Each member of the couple should have a personal account in order to maintain financial independence. Small personal expenses can cause unnecessary arguments. And you should be aware that if a member of the couple dies, Quebec law states that the surviving account co-holder only receives the portion of the account balance to which they are entitled, unless they have already made an agreement on the matter with their financial institution. It can take weeks or months to settle the estate and get the remainder of the money.

However, if the income gap is very high, the budget may not be equitable, and the lower earner could end up living beyond their means. One way to correct this imbalance is to make sure both people are saving equally or equitably. It's also important to include the names of both partners in purchase contracts for shared durable goods like the family vehicle, home and furniture to avoid an imbalance if the couple isn't married and splits up. "The goods were purchased jointly, even if you only contributed 10% and they were paid with the other person's card," said Ms. Belleau.

Protect your financial security

Each new stage in your life together is a good time to review your insurance needs and beneficiaries. What would happen if you or your spouse had to stop working because of an accident or illness? Disability insurance provides guaranteed income in these sorts of situations. It's an option worth considering to protect your financial balance. Plus, it's easier to focus on getting better when you're not stressed about money.

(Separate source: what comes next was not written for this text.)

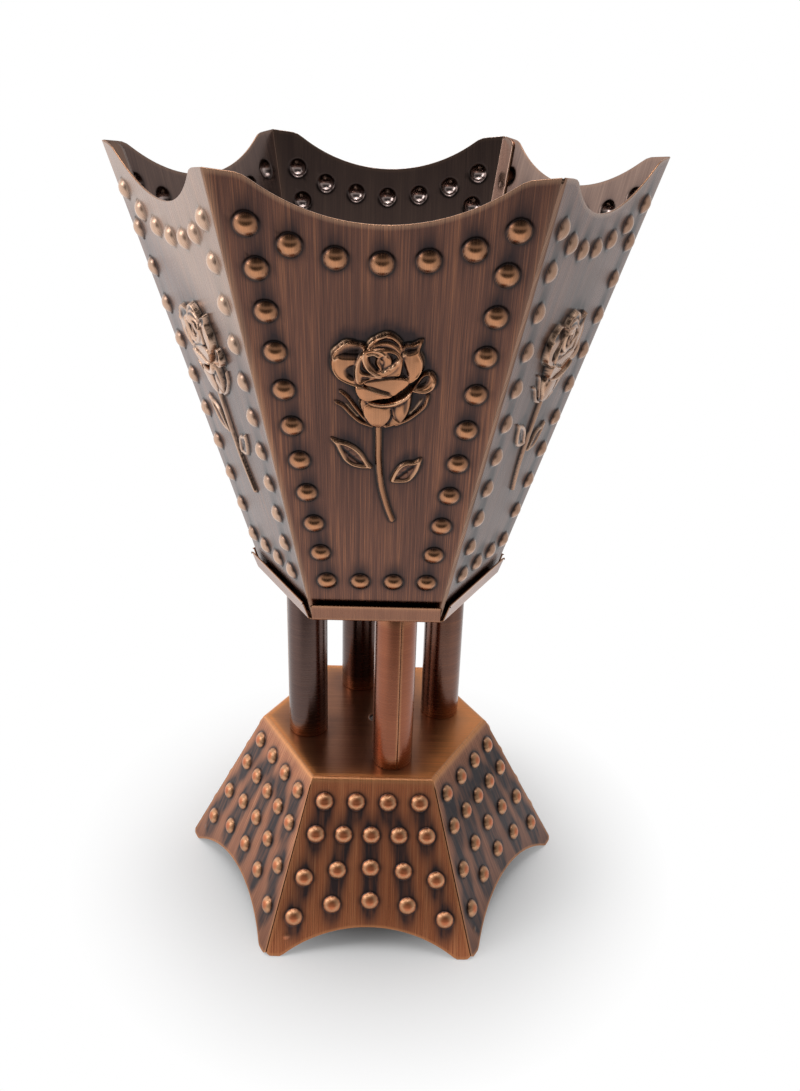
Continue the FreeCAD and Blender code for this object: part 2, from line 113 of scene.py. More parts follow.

Life insurance makes sure your spouse and children will be financially secure if you pass away. Contact a financial security advisor to review your situation and find insurance that's right for you.

5 topics for discussion:

  • Your will, so your partner doesn't get excluded from your estate
  • Life and disability insurance
  • Protection mandates
  • Your children's education
  • Your family goals (travelling, buying a house, retirement, etc.)

Remember to be open and honest!


* Applies in Quebec and Ontario. In Canada, the laws governing common-law relationship vary between provinces.